Exercise aim: Report all lines holding "materials".
— Start —
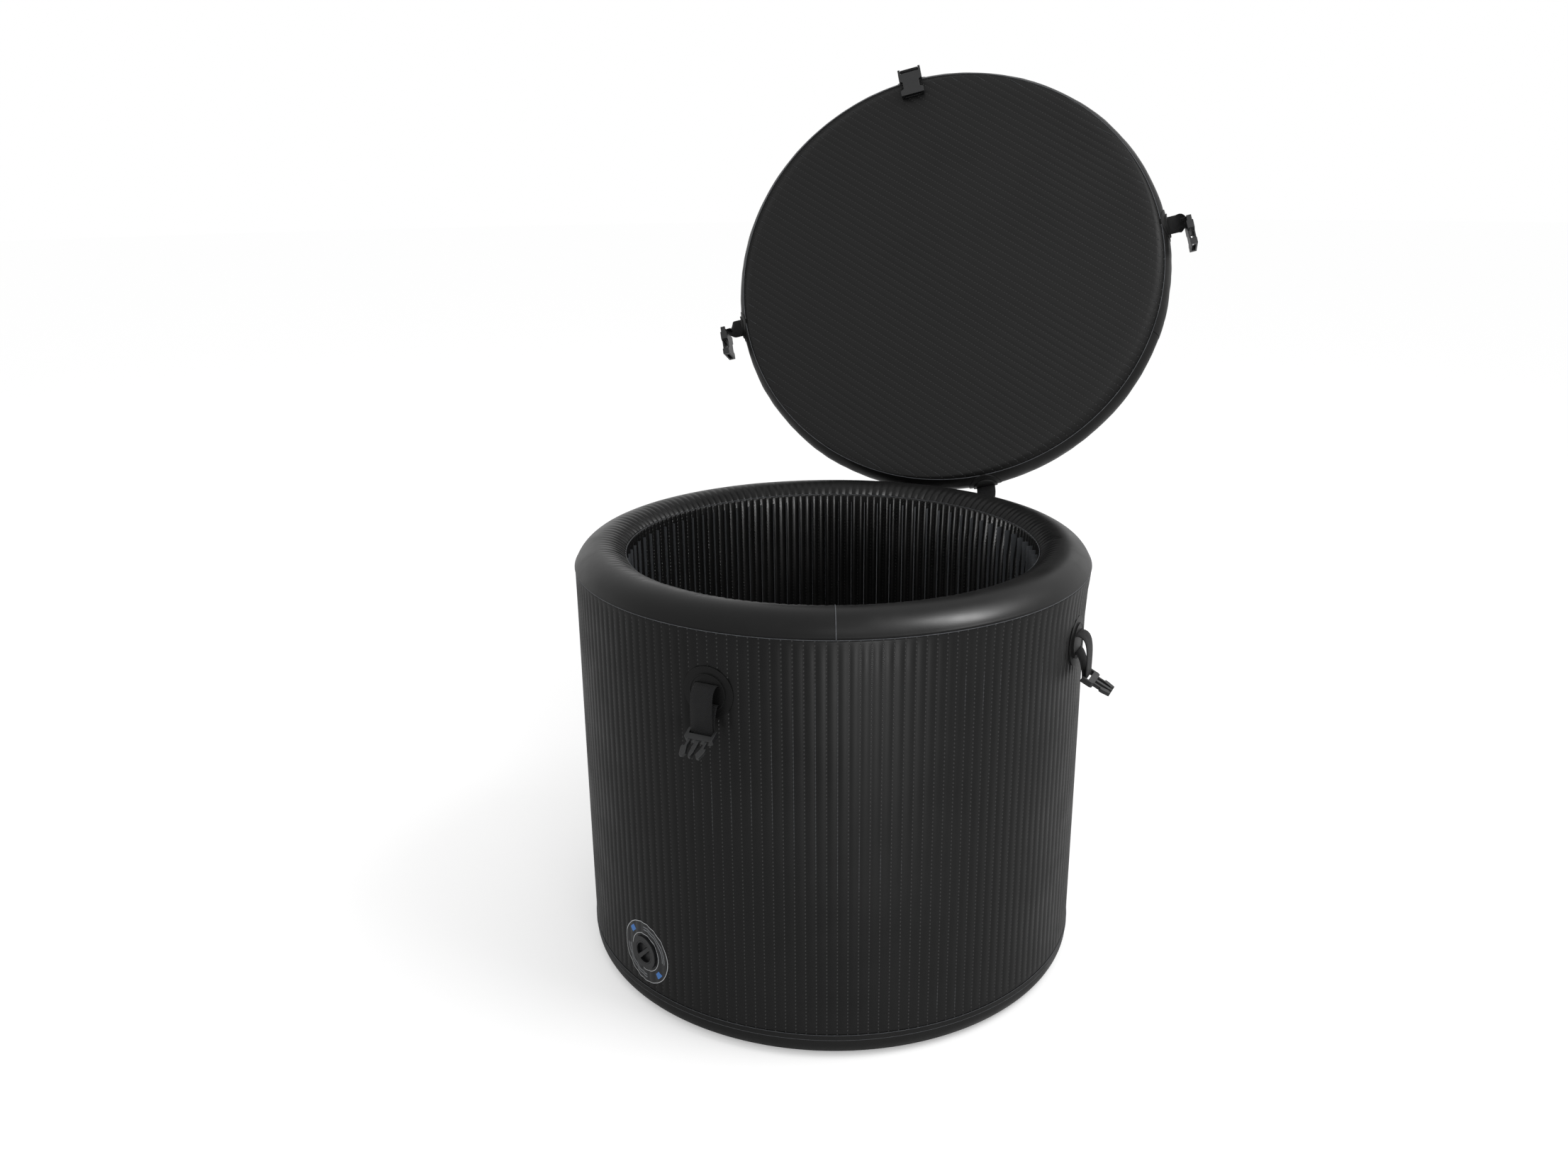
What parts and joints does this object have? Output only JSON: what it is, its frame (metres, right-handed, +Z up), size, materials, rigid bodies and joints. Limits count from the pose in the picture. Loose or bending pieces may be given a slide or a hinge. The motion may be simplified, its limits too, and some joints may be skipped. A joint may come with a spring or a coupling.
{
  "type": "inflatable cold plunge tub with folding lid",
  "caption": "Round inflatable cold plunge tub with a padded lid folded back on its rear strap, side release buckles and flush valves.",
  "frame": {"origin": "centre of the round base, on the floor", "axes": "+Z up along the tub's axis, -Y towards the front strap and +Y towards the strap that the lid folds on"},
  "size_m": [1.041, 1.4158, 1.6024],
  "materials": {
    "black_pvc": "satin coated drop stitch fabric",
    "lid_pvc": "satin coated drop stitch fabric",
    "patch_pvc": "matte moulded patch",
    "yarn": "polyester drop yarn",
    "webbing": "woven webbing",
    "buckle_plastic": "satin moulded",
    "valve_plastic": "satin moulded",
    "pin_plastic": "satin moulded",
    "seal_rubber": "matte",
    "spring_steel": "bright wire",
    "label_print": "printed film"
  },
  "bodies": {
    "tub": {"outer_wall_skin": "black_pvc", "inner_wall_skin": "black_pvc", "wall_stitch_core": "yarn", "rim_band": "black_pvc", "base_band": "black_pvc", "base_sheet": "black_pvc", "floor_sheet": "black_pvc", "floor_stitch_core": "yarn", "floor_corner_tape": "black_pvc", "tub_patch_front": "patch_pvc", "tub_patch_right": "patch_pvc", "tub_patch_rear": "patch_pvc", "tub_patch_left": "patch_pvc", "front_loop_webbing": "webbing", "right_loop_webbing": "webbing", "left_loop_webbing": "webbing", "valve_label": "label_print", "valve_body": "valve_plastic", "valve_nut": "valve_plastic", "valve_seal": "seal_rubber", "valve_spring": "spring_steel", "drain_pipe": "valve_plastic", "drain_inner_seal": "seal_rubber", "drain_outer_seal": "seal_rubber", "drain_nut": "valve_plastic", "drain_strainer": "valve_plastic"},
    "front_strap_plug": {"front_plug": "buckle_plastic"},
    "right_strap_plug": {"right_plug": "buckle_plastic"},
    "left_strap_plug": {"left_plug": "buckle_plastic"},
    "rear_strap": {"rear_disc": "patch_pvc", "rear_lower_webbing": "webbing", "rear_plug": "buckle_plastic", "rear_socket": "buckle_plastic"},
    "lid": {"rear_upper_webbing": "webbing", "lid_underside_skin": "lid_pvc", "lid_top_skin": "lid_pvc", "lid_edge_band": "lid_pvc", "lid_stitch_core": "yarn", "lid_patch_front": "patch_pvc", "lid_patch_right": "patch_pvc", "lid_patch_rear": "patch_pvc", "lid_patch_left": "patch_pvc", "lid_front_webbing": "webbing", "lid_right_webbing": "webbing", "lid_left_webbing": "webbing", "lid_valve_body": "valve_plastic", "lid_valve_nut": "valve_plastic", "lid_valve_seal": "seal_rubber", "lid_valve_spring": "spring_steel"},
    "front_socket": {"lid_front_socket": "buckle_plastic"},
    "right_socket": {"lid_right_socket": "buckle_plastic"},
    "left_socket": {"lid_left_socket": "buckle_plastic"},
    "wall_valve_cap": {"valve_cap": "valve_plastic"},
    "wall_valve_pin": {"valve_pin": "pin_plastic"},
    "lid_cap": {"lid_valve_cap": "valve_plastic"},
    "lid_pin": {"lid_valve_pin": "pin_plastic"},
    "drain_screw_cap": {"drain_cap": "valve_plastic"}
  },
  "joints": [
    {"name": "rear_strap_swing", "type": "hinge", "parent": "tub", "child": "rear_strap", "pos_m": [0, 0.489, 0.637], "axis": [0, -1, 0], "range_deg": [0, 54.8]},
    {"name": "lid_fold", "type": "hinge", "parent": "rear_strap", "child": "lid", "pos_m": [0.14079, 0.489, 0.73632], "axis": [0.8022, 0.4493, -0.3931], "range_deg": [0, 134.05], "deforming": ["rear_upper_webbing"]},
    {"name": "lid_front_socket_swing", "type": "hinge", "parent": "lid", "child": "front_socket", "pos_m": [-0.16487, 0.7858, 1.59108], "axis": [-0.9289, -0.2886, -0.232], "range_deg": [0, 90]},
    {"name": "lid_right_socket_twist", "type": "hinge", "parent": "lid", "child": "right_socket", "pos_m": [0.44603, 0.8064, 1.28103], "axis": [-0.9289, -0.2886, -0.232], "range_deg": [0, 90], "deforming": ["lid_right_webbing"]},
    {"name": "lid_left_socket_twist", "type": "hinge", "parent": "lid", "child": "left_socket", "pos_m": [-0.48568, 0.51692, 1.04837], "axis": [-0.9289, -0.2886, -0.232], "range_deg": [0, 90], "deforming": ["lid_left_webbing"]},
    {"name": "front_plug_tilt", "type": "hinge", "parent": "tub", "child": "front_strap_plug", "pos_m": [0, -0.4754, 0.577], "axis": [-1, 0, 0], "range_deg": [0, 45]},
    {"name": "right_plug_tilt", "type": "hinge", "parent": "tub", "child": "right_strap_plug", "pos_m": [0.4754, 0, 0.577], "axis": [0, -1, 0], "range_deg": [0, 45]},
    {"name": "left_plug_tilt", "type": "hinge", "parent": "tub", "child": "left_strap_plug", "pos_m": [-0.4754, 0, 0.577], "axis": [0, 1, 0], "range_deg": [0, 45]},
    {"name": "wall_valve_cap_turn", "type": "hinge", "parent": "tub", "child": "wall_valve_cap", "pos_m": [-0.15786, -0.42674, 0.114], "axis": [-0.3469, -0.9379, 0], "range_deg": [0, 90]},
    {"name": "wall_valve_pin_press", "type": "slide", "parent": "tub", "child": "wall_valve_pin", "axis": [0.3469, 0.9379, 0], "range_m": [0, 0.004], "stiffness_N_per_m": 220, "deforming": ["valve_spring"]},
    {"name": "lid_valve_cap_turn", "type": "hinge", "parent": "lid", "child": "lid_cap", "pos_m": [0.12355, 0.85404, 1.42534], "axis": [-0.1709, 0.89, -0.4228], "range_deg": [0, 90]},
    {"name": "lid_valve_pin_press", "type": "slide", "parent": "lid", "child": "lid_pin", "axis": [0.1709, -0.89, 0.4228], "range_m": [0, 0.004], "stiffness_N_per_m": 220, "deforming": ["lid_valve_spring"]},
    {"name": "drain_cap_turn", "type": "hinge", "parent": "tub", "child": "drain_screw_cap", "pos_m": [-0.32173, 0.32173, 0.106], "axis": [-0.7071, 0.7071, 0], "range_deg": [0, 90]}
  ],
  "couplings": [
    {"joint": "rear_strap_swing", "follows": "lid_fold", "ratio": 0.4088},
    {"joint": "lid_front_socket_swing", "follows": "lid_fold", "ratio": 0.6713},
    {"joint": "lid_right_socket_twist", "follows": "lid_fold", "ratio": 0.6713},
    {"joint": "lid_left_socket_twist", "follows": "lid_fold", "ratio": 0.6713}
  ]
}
— End —
Task output:
What parts and joints does this object have? Output only JSON: what it is, its frame (metres, right-handed, +Z up), size, materials, rigid bodies and joints. Limits count from the pose in the picture. Loose or bending pieces may be given a slide or a hinge. The motion may be simplified, its limits too, and some joints may be skipped. A joint may come with a spring or a coupling.
  "materials": {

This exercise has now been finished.